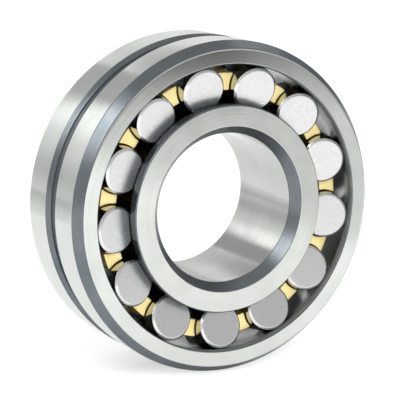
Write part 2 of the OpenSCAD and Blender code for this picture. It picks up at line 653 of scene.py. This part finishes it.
@dataclass
class OuterRing:
    """The outer ring, with a spherical raceway and a lubrication groove with oil holes.

    Attributes:
        outside_r: radius of the outside diameter.
        half_w: half of the ring's width.
        face_r: radius where the front face meets the outside chamfer.
        land_y: where the outside chamfer meets the outside diameter, from the middle plane.
        opening_r: radius of the opening beside the raceway.
        raceway_r: radius of the spherical raceway.
        groove_w: width of the groove at the outside diameter.
        groove_depth: depth of the groove.
        oil_hole_r: radius of an oil hole.
        oil_hole_angles: angles of the oil holes around the bearing, degrees.
        edge_break: width of the small chamfers at the openings.
        columns: faces around.
    """

    outside_r: float
    half_w: float
    face_r: float = 47.75
    land_y: float = 14.6
    opening_r: float = 43.1
    raceway_r: float = 45.85
    groove_w: float = 6.9
    groove_depth: float = 1.2
    oil_hole_r: float = 1.5
    oil_hole_angles: tuple[float, ...] = (105.0, 225.0, 345.0)
    edge_break: float = 0.35
    columns: int = 360

    def profile(self) -> Profile:
        """The ring's section: straight stretches joined by small fillets, and the raceway's arc.

        Returns:
            The profile.
        """
        blued, land, face, lip = RingFinish.BLUED, RingFinish.LAND, RingFinish.FACE, RingFinish.LIP
        floor_r = self.outside_r - self.groove_depth
        groove = self.groove_w / 2
        floor = groove - self.groove_depth
        shoulder = math.sqrt(self.raceway_r ** 2 - self.opening_r ** 2)
        front = [
            Corner(self.opening_r, -self.half_w + self.edge_break, blued, 0.08),
            Corner(self.opening_r + self.edge_break, -self.half_w, face, 0.08),
            Corner(self.face_r, -self.half_w, blued, 0.9),
            Corner(self.outside_r, -self.land_y, land, 0.8),
            Corner(self.outside_r, -groove, blued, 0.15),
            Corner(floor_r, -floor, blued, 0.5),
            Corner(floor_r, floor, blued, 0.5),
            Corner(self.outside_r, groove, land, 0.15),
            Corner(self.outside_r, self.land_y, blued, 0.8),
            Corner(self.face_r, self.half_w, face, 0.9),
            Corner(self.opening_r + self.edge_break, self.half_w, blued, 0.08),
            Corner(self.opening_r, self.half_w - self.edge_break, lip, 0.08),
        ]
        reach = math.asin(shoulder / self.raceway_r)
        sweep = np.linspace(reach, -reach, 61)
        race = [
            Corner(self.raceway_r * math.cos(t), self.raceway_r * math.sin(t), RingFinish.RACEWAY)
            for t in sweep
        ]
        race[-1] = Corner(race[-1].radius, race[-1].along, lip)
        return Profile.drawn(front + race, closed=True)

    def oil_hole_cutter(self) -> bpy.types.Object:
        """One mesh of closed pins, each flared at the groove's floor, that bore the oil holes.

        Returns:
            The pins' object.
        """
        floor_r = self.outside_r - self.groove_depth
        inside_r = self.raceway_r - 2.0
        flare = 0.35
        blued = RingFinish.BLUED
        pin = Profile.drawn([
            Corner(0.0, inside_r, blued),
            Corner(self.oil_hole_r, inside_r, blued),
            Corner(self.oil_hole_r, floor_r - flare, blued),
            Corner(self.oil_hole_r + 2 * flare, floor_r + flare, blued),
            Corner(0.0, floor_r + flare, blued),
        ], closed=False)
        pins = []
        for angle in np.radians(self.oil_hole_angles):
            way = (math.cos(angle), 0.0, math.sin(angle))
            side = (-math.sin(angle), 0.0, math.cos(angle))
            across = Spindle(axis=way, start=(0.0, 1.0, 0.0), across=side)
            pins.append(Grid.turned(pin, across, 48, (True, True)))
        cutter = linked_object("oil_hole_cutter", make_mesh("oil_hole_cutter", pins))
        for finish in RING_FINISHES:
            cutter.data.materials.append(finish.material())
        return cutter

    def build(self) -> bpy.types.Object:
        """Turns the ring, bores the oil holes and dresses it.

        Returns:
            The ring's object.
        """
        turned = Grid.turned(self.profile(), Spindle(), self.columns)
        mesh = make_mesh("outer_ring_surface", [turned])
        ring = make_piece("outer_ring_surface", mesh, RING_FINISHES, "outer_ring")
        cutter = self.oil_hole_cutter()
        bore = ring.modifiers.new("oil_holes", "BOOLEAN")
        bore.operation = "DIFFERENCE"
        bore.solver = "EXACT"
        bore.object = cutter
        evaluated = ring.evaluated_get(bpy.context.evaluated_depsgraph_get())
        bored = bpy.data.meshes.new_from_object(evaluated)
        ring.modifiers.clear()
        ring.data = bored
        bored.name = "outer_ring_surface_bored"
        bpy.data.meshes.remove(mesh)
        bpy.data.meshes.remove(cutter.data)
        return ring


@dataclass
class InnerRing:
    """The inner ring, with two barrel raceways, retaining ribs and a middle land.

    Attributes:
        bore_r: radius of the bore.
        half_w: half of the ring's width.
        bore_face_r: radius where the bore chamfer meets the face.
        bore_y: where the bore chamfer meets the bore, from the middle plane.
        rib_r: radius of the retaining ribs.
        land_r: radius of the middle land.
        raceway_r: radius of the raceways' arcs.
        row: place and tilt of a row of rollers.
        edge_break: width of the small chamfers on the ribs.
        columns: faces around.
    """

    bore_r: float
    half_w: float
    row: "Row"
    bore_face_r: float = 24.93
    bore_y: float = 14.7
    rib_r: float = 31.25
    land_r: float = 32.6
    raceway_r: float = 45.85
    edge_break: float = 0.35
    columns: int = 360

    def profile(self) -> Profile:
        """The ring's section: bore, chamfers, faces and ribs with fillets, and the raceways' arcs.

        Returns:
            The profile.
        """
        blued, face = RingFinish.BLUED, RingFinish.RIB
        row = self.row
        arc = row.raceway_arc(self.raceway_r, self.land_r)
        foot = arc[-1]
        rib_y = foot[1] + (self.rib_r - foot[0]) * math.tan(math.radians(row.contact_angle))
        rear_race = [Corner(r, y, RingFinish.RACEWAY) for r, y in arc]
        rear_race[-1] = Corner(*arc[-1], blued)
        front_race = [Corner(r, -y, RingFinish.RACEWAY) for r, y in arc[::-1]]
        front_race[-1] = Corner(arc[0][0], -arc[0][1], RingFinish.RACEWAY)
        corners = front_race + rear_race + [
            Corner(self.rib_r, rib_y, blued, 0.15),
            Corner(self.rib_r, self.half_w - self.edge_break, blued, 0.08),
            Corner(self.rib_r - self.edge_break, self.half_w, face, 0.08),
            Corner(self.bore_face_r, self.half_w, RingFinish.LEAD, 0.3),
            Corner(self.bore_r, self.bore_y, RingFinish.BORE, 0.5),
            Corner(self.bore_r, -self.bore_y, RingFinish.LEAD, 0.5),
            Corner(self.bore_face_r, -self.half_w, face, 0.3),
            Corner(self.rib_r - self.edge_break, -self.half_w, blued, 0.08),
            Corner(self.rib_r, -self.half_w + self.edge_break, blued, 0.08),
            Corner(self.rib_r, -rib_y, blued, 0.15),
        ]
        return Profile.drawn(corners, closed=True)

    def build(self) -> bpy.types.Object:
        """Turns the ring and dresses it.

        Returns:
            The ring's object.
        """
        turned = Grid.turned(self.profile(), Spindle(), self.columns)
        mesh = make_mesh("inner_ring_surface", [turned])
        return make_piece("inner_ring_surface", mesh, RING_FINISHES, "inner_ring")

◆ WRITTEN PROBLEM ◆
Extract all of the data above without altering anything.

◆ ANSWER FOR THE TASK ◆
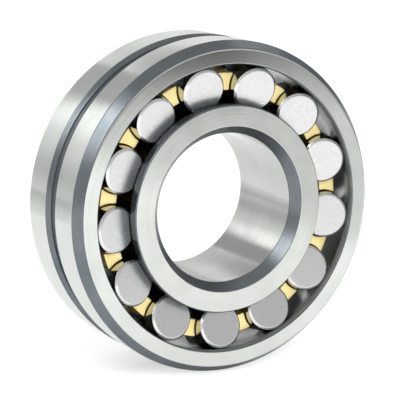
Write part 2 of the OpenSCAD and Blender code for this picture. It picks up at line 653 of scene.py. This part finishes it.
@dataclass
class OuterRing:
    """The outer ring, with a spherical raceway and a lubrication groove with oil holes.

    Attributes:
        outside_r: radius of the outside diameter.
        half_w: half of the ring's width.
        face_r: radius where the front face meets the outside chamfer.
        land_y: where the outside chamfer meets the outside diameter, from the middle plane.
        opening_r: radius of the opening beside the raceway.
        raceway_r: radius of the spherical raceway.
        groove_w: width of the groove at the outside diameter.
        groove_depth: depth of the groove.
        oil_hole_r: radius of an oil hole.
        oil_hole_angles: angles of the oil holes around the bearing, degrees.
        edge_break: width of the small chamfers at the openings.
        columns: faces around.
    """

    outside_r: float
    half_w: float
    face_r: float = 47.75
    land_y: float = 14.6
    opening_r: float = 43.1
    raceway_r: float = 45.85
    groove_w: float = 6.9
    groove_depth: float = 1.2
    oil_hole_r: float = 1.5
    oil_hole_angles: tuple[float, ...] = (105.0, 225.0, 345.0)
    edge_break: float = 0.35
    columns: int = 360

    def profile(self) -> Profile:
        """The ring's section: straight stretches joined by small fillets, and the raceway's arc.

        Returns:
            The profile.
        """
        blued, land, face, lip = RingFinish.BLUED, RingFinish.LAND, RingFinish.FACE, RingFinish.LIP
        floor_r = self.outside_r - self.groove_depth
        groove = self.groove_w / 2
        floor = groove - self.groove_depth
        shoulder = math.sqrt(self.raceway_r ** 2 - self.opening_r ** 2)
        front = [
            Corner(self.opening_r, -self.half_w + self.edge_break, blued, 0.08),
            Corner(self.opening_r + self.edge_break, -self.half_w, face, 0.08),
            Corner(self.face_r, -self.half_w, blued, 0.9),
            Corner(self.outside_r, -self.land_y, land, 0.8),
            Corner(self.outside_r, -groove, blued, 0.15),
            Corner(floor_r, -floor, blued, 0.5),
            Corner(floor_r, floor, blued, 0.5),
            Corner(self.outside_r, groove, land, 0.15),
            Corner(self.outside_r, self.land_y, blued, 0.8),
            Corner(self.face_r, self.half_w, face, 0.9),
            Corner(self.opening_r + self.edge_break, self.half_w, blued, 0.08),
            Corner(self.opening_r, self.half_w - self.edge_break, lip, 0.08),
        ]
        reach = math.asin(shoulder / self.raceway_r)
        sweep = np.linspace(reach, -reach, 61)
        race = [
            Corner(self.raceway_r * math.cos(t), self.raceway_r * math.sin(t), RingFinish.RACEWAY)
            for t in sweep
        ]
        race[-1] = Corner(race[-1].radius, race[-1].along, lip)
        return Profile.drawn(front + race, closed=True)

    def oil_hole_cutter(self) -> bpy.types.Object:
        """One mesh of closed pins, each flared at the groove's floor, that bore the oil holes.

        Returns:
            The pins' object.
        """
        floor_r = self.outside_r - self.groove_depth
        inside_r = self.raceway_r - 2.0
        flare = 0.35
        blued = RingFinish.BLUED
        pin = Profile.drawn([
            Corner(0.0, inside_r, blued),
            Corner(self.oil_hole_r, inside_r, blued),
            Corner(self.oil_hole_r, floor_r - flare, blued),
            Corner(self.oil_hole_r + 2 * flare, floor_r + flare, blued),
            Corner(0.0, floor_r + flare, blued),
        ], closed=False)
        pins = []
        for angle in np.radians(self.oil_hole_angles):
            way = (math.cos(angle), 0.0, math.sin(angle))
            side = (-math.sin(angle), 0.0, math.cos(angle))
            across = Spindle(axis=way, start=(0.0, 1.0, 0.0), across=side)
            pins.append(Grid.turned(pin, across, 48, (True, True)))
        cutter = linked_object("oil_hole_cutter", make_mesh("oil_hole_cutter", pins))
        for finish in RING_FINISHES:
            cutter.data.materials.append(finish.material())
        return cutter

    def build(self) -> bpy.types.Object:
        """Turns the ring, bores the oil holes and dresses it.

        Returns:
            The ring's object.
        """
        turned = Grid.turned(self.profile(), Spindle(), self.columns)
        mesh = make_mesh("outer_ring_surface", [turned])
        ring = make_piece("outer_ring_surface", mesh, RING_FINISHES, "outer_ring")
        cutter = self.oil_hole_cutter()
        bore = ring.modifiers.new("oil_holes", "BOOLEAN")
        bore.operation = "DIFFERENCE"
        bore.solver = "EXACT"
        bore.object = cutter
        evaluated = ring.evaluated_get(bpy.context.evaluated_depsgraph_get())
        bored = bpy.data.meshes.new_from_object(evaluated)
        ring.modifiers.clear()
        ring.data = bored
        bored.name = "outer_ring_surface_bored"
        bpy.data.meshes.remove(mesh)
        bpy.data.meshes.remove(cutter.data)
        return ring


@dataclass
class InnerRing:
    """The inner ring, with two barrel raceways, retaining ribs and a middle land.

    Attributes:
        bore_r: radius of the bore.
        half_w: half of the ring's width.
        bore_face_r: radius where the bore chamfer meets the face.
        bore_y: where the bore chamfer meets the bore, from the middle plane.
        rib_r: radius of the retaining ribs.
        land_r: radius of the middle land.
        raceway_r: radius of the raceways' arcs.
        row: place and tilt of a row of rollers.
        edge_break: width of the small chamfers on the ribs.
        columns: faces around.
    """

    bore_r: float
    half_w: float
    row: "Row"
    bore_face_r: float = 24.93
    bore_y: float = 14.7
    rib_r: float = 31.25
    land_r: float = 32.6
    raceway_r: float = 45.85
    edge_break: float = 0.35
    columns: int = 360

    def profile(self) -> Profile:
        """The ring's section: bore, chamfers, faces and ribs with fillets, and the raceways' arcs.

        Returns:
            The profile.
        """
        blued, face = RingFinish.BLUED, RingFinish.RIB
        row = self.row
        arc = row.raceway_arc(self.raceway_r, self.land_r)
        foot = arc[-1]
        rib_y = foot[1] + (self.rib_r - foot[0]) * math.tan(math.radians(row.contact_angle))
        rear_race = [Corner(r, y, RingFinish.RACEWAY) for r, y in arc]
        rear_race[-1] = Corner(*arc[-1], blued)
        front_race = [Corner(r, -y, RingFinish.RACEWAY) for r, y in arc[::-1]]
        front_race[-1] = Corner(arc[0][0], -arc[0][1], RingFinish.RACEWAY)
        corners = front_race + rear_race + [
            Corner(self.rib_r, rib_y, blued, 0.15),
            Corner(self.rib_r, self.half_w - self.edge_break, blued, 0.08),
            Corner(self.rib_r - self.edge_break, self.half_w, face, 0.08),
            Corner(self.bore_face_r, self.half_w, RingFinish.LEAD, 0.3),
            Corner(self.bore_r, self.bore_y, RingFinish.BORE, 0.5),
            Corner(self.bore_r, -self.bore_y, RingFinish.LEAD, 0.5),
            Corner(self.bore_face_r, -self.half_w, face, 0.3),
            Corner(self.rib_r - self.edge_break, -self.half_w, blued, 0.08),
            Corner(self.rib_r, -self.half_w + self.edge_break, blued, 0.08),
            Corner(self.rib_r, -rib_y, blued, 0.15),
        ]
        return Profile.drawn(corners, closed=True)

    def build(self) -> bpy.types.Object:
        """Turns the ring and dresses it.

        Returns:
            The ring's object.
        """
        turned = Grid.turned(self.profile(), Spindle(), self.columns)
        mesh = make_mesh("inner_ring_surface", [turned])
        return make_piece("inner_ring_surface", mesh, RING_FINISHES, "inner_ring")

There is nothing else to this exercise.